How can you find those groups? You can use the categorical features (For example a model for each city, for each item, for each quarter), or — and that might be more relevant to time series data — you can cluster together groups with similar sales patterns. For example, create a feature of the sum of binary sales of a product in a city in the last 6 days before the last timestamp in train. This feature will naturally range from 0 to 6, and so you can train a separate model for each of those 7 groups. So, if Houston dates were sold 3 times in the last 6 days before the last date, and Los Angeles elderberries were sold 5 times — Houston dates and LA elderberries will be fed into different models. Last, you can always find meaningful groups using statistics: have in mind a list of possible splits of different groups, target-encode those groups, and see if the means of the splits are different “enough”. You can also use Chi-squared test for this task.

Amazon SageMaker DeepAR model for multiple time series data is a state-of-the-art algorithm, developed by a tech giant. It doesn’t require DS knowledge and it’s quite stable and reliable.

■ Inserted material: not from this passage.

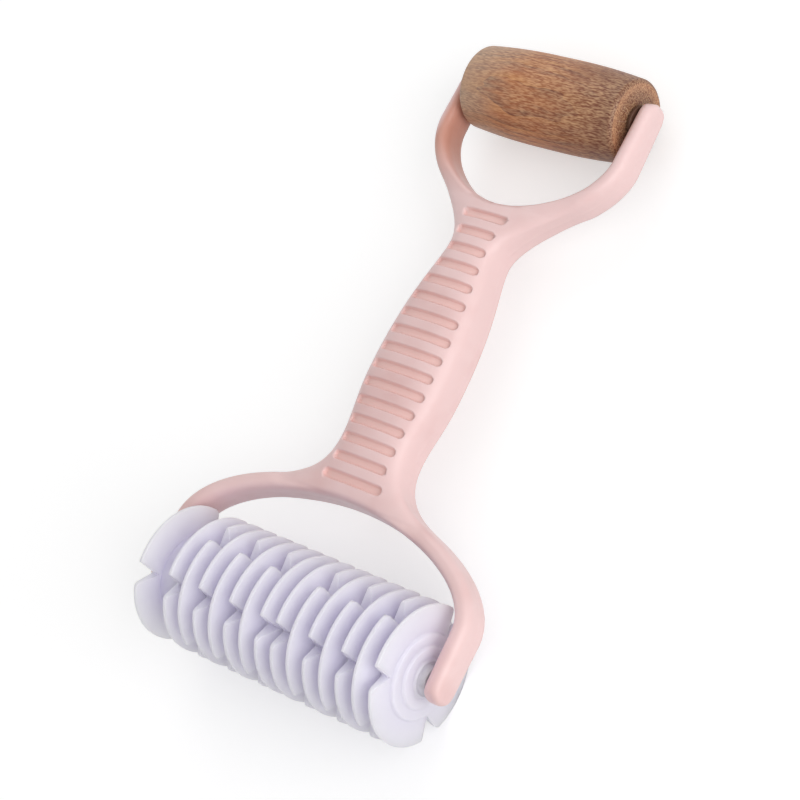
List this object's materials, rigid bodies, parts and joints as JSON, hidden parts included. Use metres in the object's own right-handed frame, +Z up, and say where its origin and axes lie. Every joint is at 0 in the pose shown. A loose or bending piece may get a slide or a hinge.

Nonetheless, it does not always deliver the best results, and even if the results are reasonable — they will hardly be interpretable, and always wear significant time and money costs.

The skilful Data Scientist, I argue, can do better. If she: uses the Groupby command, makes sure the data is complete and full, defines the target correctly, manipulates the time series into cross section, engineers insightful features, traines the model propely and with best achievable accuracy, and perhaps even trains different models for different groups —
She can and will defeat DeepAR’s best KPI.